Perhaps the most telling example: a year ago, the Pentagon had more than 400 main battle tanks in Iraq; as of recently, a senior Defense official tells Newsweek, there was barely a brigade's worth of operational tanks still there. (A brigade usually has about 70 tanks).

The 1st Cavalry's 2d Battalion, 5th Cavalry Regiment, has first-hand knowledge about Humvee troubles.

Newsweek reports that during the unit's inaugural mission in Sadr City, a 19-man patrol from the battalion, traveling in four Humvees, had just finished escorting three Iraqi "honey wagons" on their rounds in the grim slum. Suddenly the street became "a 300-meter-long- kill zone," recalls platoon leader Sgt. Shane Aguero, courtesy of gunmen from the Mahdi militia of Shiite rebel Moqtada al-Sadr.

The Humvees swerved and ran onto sidewalks, rolling on the rims of flat tires, as gunmen kept up the barrage of bullets.

Sgt.
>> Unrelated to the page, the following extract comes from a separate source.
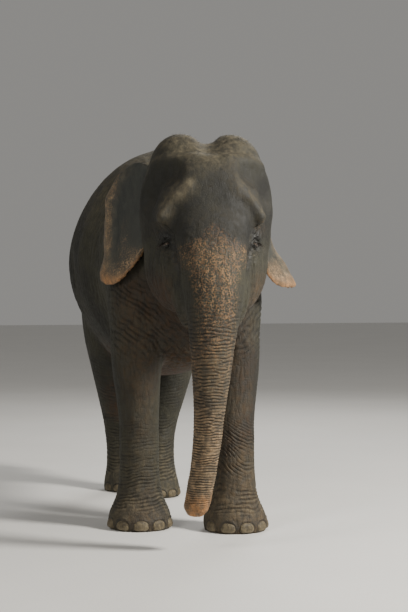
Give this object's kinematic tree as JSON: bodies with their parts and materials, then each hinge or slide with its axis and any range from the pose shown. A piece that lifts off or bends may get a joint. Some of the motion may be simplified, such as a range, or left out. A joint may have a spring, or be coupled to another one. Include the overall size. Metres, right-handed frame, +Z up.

Yihjyh (Eddie) Chen, gunner in the lead vehicle, was shot dead. Another soldier was hit and began bleeding from the mouth, Newsweek reports.

Then, two of the Humvees became disabled. Aguero yelled at one driver to gun the engine to get his Humvee moving. The engine fell out. As they'd been drilled to do, the soldiers set out to strip the disabled vehicles of sensitive items and to "zee off the radio" -- to see that codes and equipment don't fall into enemy hands.

When another group got ambushed nearby, an enemy round came through the Humvee's right rear door -- through retrofitted panels that the soldiers had been told would repel AK-47 rounds.

Miraculously, none of the three people inside were hit. Then a third Humvee sputtered to a halt: debris had pierced the fuel tank. "It just wouldn't start, we coasted the last 50 yards out of the kill zone," said its driver, Spc. Dee Foster.

At last an armored Bradley fighting vehicle arrived, and its steel ramp opened to scoop him and his buddies to safety.